The weather was looking up as far as Winter maybe winding down, then it started snowing yesterday, and it hasn’t stopped. We have almost a foot of fresh snow on the ground! I guess February wanted to go out with a bang. So our weekend projects have been put on hold for the day at least. It’s supposed to be back up warm and sunny tomorrow for the rest of the week. For today, we’ll just be cleaning up, cooking, reading, and I’m going to attempt to bake bread in the woodstove. More on that soon.


Loki is a pro at Idle Time. We call this Loki Pose.

What a miserable place to be snowed in.


This morning!

Staying Warm.

Family and friends text or call us all the time with, “hope you’re staying warm up there!” When we first moved here, staying warm was definitely a main priority, and we made our house a home with our awesome woodstove: Johnny.


Warmth and dinner; spaghetti squash!

Last Winter was a learning curve with fires and woodstove heat, plus we had to purchase our firewood and some of it wasn’t seasoned completely. We often had nights last year that sweated us out of the cabin! Because once he’s all fired up and hot, that stove gives off heat for hours and hours without even adding any more wood to it. Since we had little control over our firewood situation last year, as far as how dry it was, the length and size of the pieces, and what type of wood, we had a harder time keeping our heat consistent, though we still stayed nice and warm.


Snuggler in the sunshine.

This Winter has been much better. We cut, split, and seasoned all of our own firewood, so we had control over the size of the pieces and we know exactly how long and how well each batch has been able to dry. I used to work for the Forest Service, and fought wildfires for a couple of seasons, but I feel like I’ve learned more about fire just from having a woodstove than I did fighting fire. We have a good routine for building and maintaining our fires every night to keep us warm and comfortable: not cold and shivering OR sweating and miserable! Ok, every once in awhile we still sweat ourselves out…

How we keep ourselves warm:

  1. I have learned never to underestimate the importance of various sizes of good, dry, and plentiful kindling. From newspaper to cardboard to small split pieces of firewood. There’s no easier way to start a good fire than to have a succession of kindling of all sizes. You can’t put a big piece of wood on a crumpled piece of newspaper, just like you can’t just light a match under a piece of wood and expect it to go.
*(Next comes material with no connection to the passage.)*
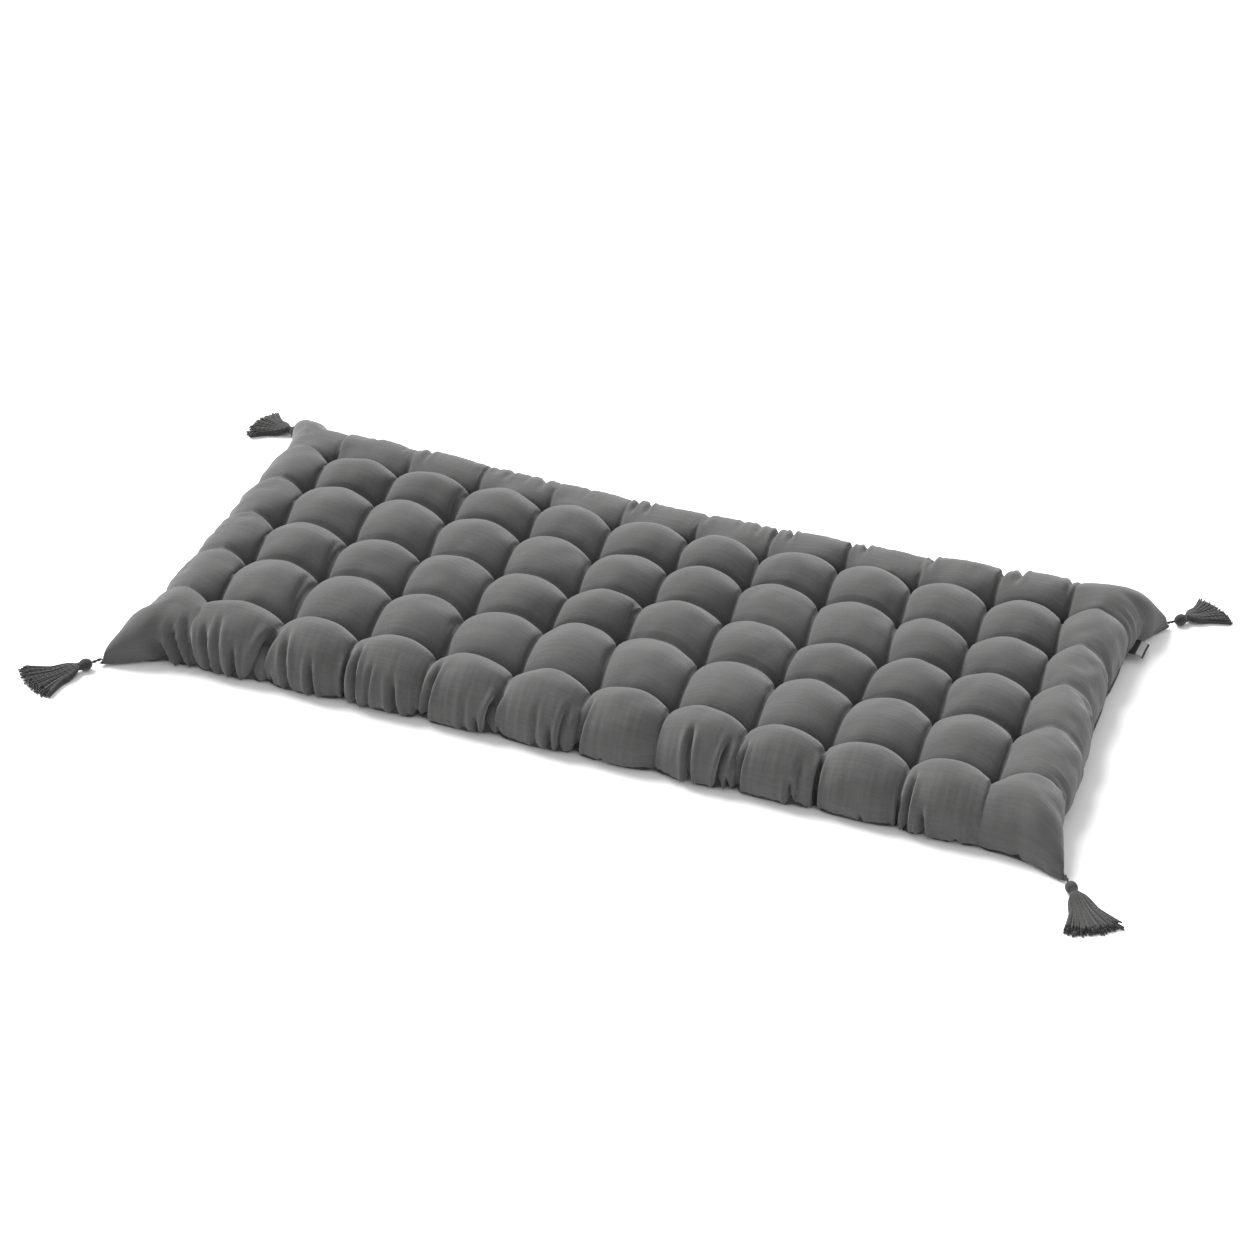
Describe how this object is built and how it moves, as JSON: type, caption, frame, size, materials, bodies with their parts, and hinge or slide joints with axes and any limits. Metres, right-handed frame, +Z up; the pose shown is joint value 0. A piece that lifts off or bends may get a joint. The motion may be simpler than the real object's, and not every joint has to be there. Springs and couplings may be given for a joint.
{
  "type": "floor mattress",
  "caption": "Tufted cotton floor mattress with domed pillows in a square grid, drawn-in sides, pointed corner ears and a tassel at each corner.",
  "frame": {"origin": "on the floor, under the middle of the mattress and its tassels", "axes": "+X along the length, to the right as seen from the near long side; +Y across the width, away from the near side; +Z up"},
  "size_m": [1.3767, 0.8137, 0.0824],
  "materials": {
    "cotton_cover": "matt plain-woven cotton",
    "cotton_yarn": "matt twisted cotton yarn",
    "woven_tag": "smooth woven tape, bare"
  },
  "bodies": {
    "root": {"mattress": "cotton_cover", "tassel_front_left": "cotton_yarn", "tassel_front_right": "cotton_yarn", "tassel_back_left": "cotton_yarn", "tassel_back_right": "cotton_yarn", "label_tag": "woven_tag"}
  },
  "joints": []
}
Kindling is the shit. Especially when you’re just getting home from work and it’s cold in the house.
  2. Type of wood is very important. We have figured out a pattern of types of wood throughout the evening to heat the cabin quickly, then keep it warm through the night. We start our fires in the late afternoon with pine. Pine burns hot and fast. We’ll leave the damper on the stove completely open so that fire gets nice and hot right when we’re starting to warm up the house.
  3. Depending on how cold it is outside, we’ll burn pine or juniper while we’re still awake, adjusting the sizes of pieces to keep us warm but not sweating. We always have three windows cracked; two downstairs and one upstairs. Helps with oxygen flow. We also do all of our Winter cooking over the woodstove, so burning pine gets it hot quickly so we can make dinner and warm the house at the same time.
  4. Right before bed, we’ll add oak to the fire. Oak burns slow, and we are fortunate to have a ton of it around our property.  So we were able to harvest a ton of it last Spring. Buying cords of oak is very expensive ($250/cord), twice the amount that pine costs ($125/cord, and that’s early in the season, during Fall and Winter it’s more like $175/cord), so being able to cut and split our own is awesome. And we will go through approximately 2 cords this Winter.
  5. I have an alarm set on my phone for midnight every night, and if it feels chilly in the house, one of us *might* get up to add more oak to the fire. Those few pieces of oak pretty much keep the cabin cozy all night long. If we don’t have to go to work, we’ll get up around 5 or 6am to start the fire back up and put the kettle on, crawl back into bed for an hour or so, and by the time we get up we have hot water for tea or coffee and the cabin is warm and comfortable. It’s a good system.

And this is why we also cover our firewood with tarps.

So we find it kind of amusing when people almost sarcastically ask us, “so you freezing up there?” or “are you staying warm up there?”, like we live in an ice box or something. Or like we live so primitively that we couldn’t possibly be comfortable in the Winter. I have friends who keep their homes at 55 or 60 degrees because otherwise their heating bill is too expensive. I remember when R and I had $200/month heating bill during the Winter in Utah.  Now, we keep our cabin at a comfortable 70 or 75 (whatever we want, really), for free.


This particular firewood stack we probably won’t even touch this Winter. Also, note Loki chillin’ in the sun with his classy splint.

And let’s be honest, you just can’t beat the atmosphere of sitting in front of a woodstove fire with a glass of wine or whiskey, while dinner cooks over the fire, and zero manmade sounds outside. Just the woods. So yes, we are staying quite warm, thank you 🙂


I sneakily caught R in the background working on snow removal.